Simon Cowell has been credited with launching hit British reality TV shows like The X Factor and Britain's Got Talent. Photo / Getty Images
Reality television guru Simon Cowell, 63, has revealed how becoming a dad saved him from a "dark" obsession with work, while opening up about his rebellious childhood.
Credited with founding highly successful shows like Britain's Got Talent and The X Factor, as well as pioneering the careers of Harry Styles, Susan Boyle, Leona Lewis and launching bands like Fifth Harmony, One Direction and Little Mix, Cowell admitted he was "obsessed" with work.
"If Eric hadn't come along, God knows what would have happened," he told The Sun.
Cowell said he suffered crippling lows when ratings for the UK X Factor began to slump. The reality TV show later ended in 2018.
"I'm not a wall puncher but I'd tear my hair out, then be sitting there at 4am saying, 'What am I going to do?' Coming up with ridiculous ideas like the six-chair challenge."
He also admitted that without his 8-year-old son Eric — his child with fiancee Lauren Silverman, 45 — he might still be trapped in a toxic cycle of misery.
"Before Eric, my life was 99 per cent work — I was obsessed with it.
"I got to that point where everything was about, 'If you're not rating against this then you're a failure,' and I stopped enjoying what I was doing and I was miserable the whole time.
"I was obsessed with beating the competition. I took it to a ridiculous level and I would get really down about that stuff, to the point I was depressed."
Health turnaround after horror smash
Cowell also spoke about how a horror cycle crash in 2020 made him re-evaluate his relationship with health and fitness.
The music mogul was riding an electric bike in Malibu, California when he fell and was rushed to hospital with a broken back. Although his six-hour surgery was successful, he said the accident was a wake-up call.
"Weirdly when I broke my back, it was like it was meant to happen — because I realised in my recovery that I was not as fit as I thought I was," he told the publication.
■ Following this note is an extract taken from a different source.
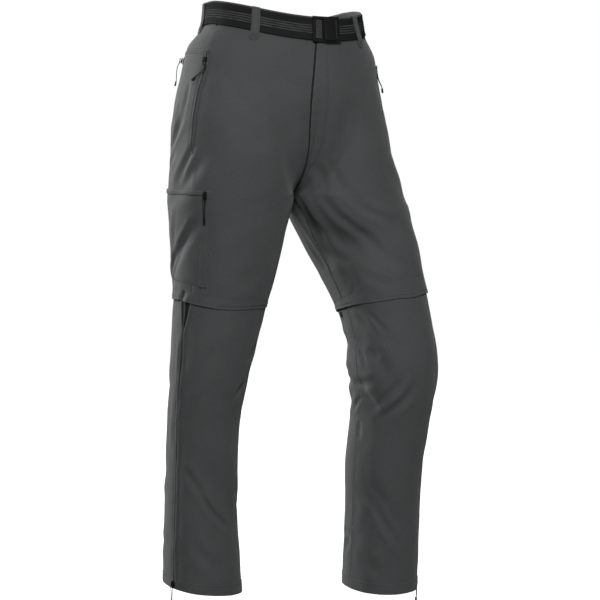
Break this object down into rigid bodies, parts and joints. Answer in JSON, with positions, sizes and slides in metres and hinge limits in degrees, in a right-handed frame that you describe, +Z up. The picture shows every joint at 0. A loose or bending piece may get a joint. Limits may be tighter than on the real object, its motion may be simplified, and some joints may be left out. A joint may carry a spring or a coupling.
{
  "type": "zip-off walking trousers with a webbing belt",
  "caption": "Worn-shape hiking trousers, legs zip off under knee flaps, with a thigh pocket, side zips and a buckled webbing belt.",
  "frame": {"origin": "middle of the waist opening, halfway up the waistband, where the wearer's waist holds the trousers", "axes": "+Z up the body, -Y towards the front of the wearer, +X towards the wearer's left"},
  "size_m": [0.4657, 0.3485, 1.099],
  "materials": {
    "cloth": "matt stretch-woven nylon",
    "webbing": "ribbed woven webbing",
    "zip_tape": "woven tape",
    "plastic": "satin moulding",
    "slider_metal": "black enamel",
    "cord": "braided cord"
  },
  "bodies": {
    "root": {"front_right": "cloth", "back_right": "cloth", "front_left": "cloth", "back_left": "cloth", "leg_front_right": "cloth", "leg_back_right": "cloth", "leg_front_left": "cloth", "leg_back_left": "cloth", "knee_flap_right": "cloth", "knee_flap_left": "cloth", "knee_zip_right": "zip_tape", "knee_zip_left": "zip_tape", "waistband_right": "cloth", "waistband_left": "cloth", "belt": "webbing", "belt_loop_front_right": "cloth", "belt_loop_side_right": "cloth", "belt_loop_back": "cloth", "belt_loop_side_left": "cloth", "belt_loop_front_left": "cloth", "buckle_frame": "plastic", "buckle_bar": "plastic", "buckle_plate": "plastic", "hand_zip_right": "zip_tape", "hand_zip_left": "zip_tape", "back_zip": "zip_tape", "thigh_zip": "zip_tape", "leg_zip_right": "zip_tape", "leg_zip_left": "zip_tape", "thigh_pocket": "cloth", "thigh_pocket_edge": "cloth", "slider_hand_right": "slider_metal", "slider_hand_left": "slider_metal", "slider_back": "slider_metal", "slider_thigh": "slider_metal", "slider_leg_right": "slider_metal", "slider_leg_left": "slider_metal", "pull_cord_hand_right": "cord", "pull_cord_hand_left": "cord", "pull_cord_back": "cord", "pull_cord_thigh": "cord", "pull_cord_leg_right": "cord", "pull_cord_leg_left": "cord", "pull_grip_hand_right": "plastic", "pull_grip_hand_left": "plastic", "pull_grip_back": "plastic", "pull_grip_thigh": "plastic", "pull_grip_leg_right": "plastic", "pull_grip_leg_left": "plastic"}
  },
  "joints": []
}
"I didn't realise that I actually hadn't walked for 20 years.
"And so while it was bad when it happened, I feel better now than I did before the crash."
I was drinking and smoking at 8
Cowell also spoke about his rebellious younger years, including the time he "hijacked a bus with a pea gun" at just 12 years old.
Speaking to The Sun, Cowell said he had begun drinking and smoking at 8, and described himself as "a nightmare".
"I thought it wouldn't be taken seriously, but the driver called the police and I was arrested. I remember going back home and my mum being furious," he said.
"She was the disciplinarian, my dad was always the softer one.
"He said so many things that stuck with me, but I can't remember him ever raising his voice to me."
Cowell admitted that while he was "smart," he wasn't academic and was easily bored.
"I was so bad, slightly living on the edge," he said.
"So it was school after school, and then I was out at 16."
I'm a very different man
Reflecting on the past few years, Cowell told The Sun that he's now a changed man. It's a transformation he largely attributes to having become a parent.
"Eric changed everything, to be honest. After I lost my mum and my dad, you kind of think you're never going to feel that love again — that's it," he said.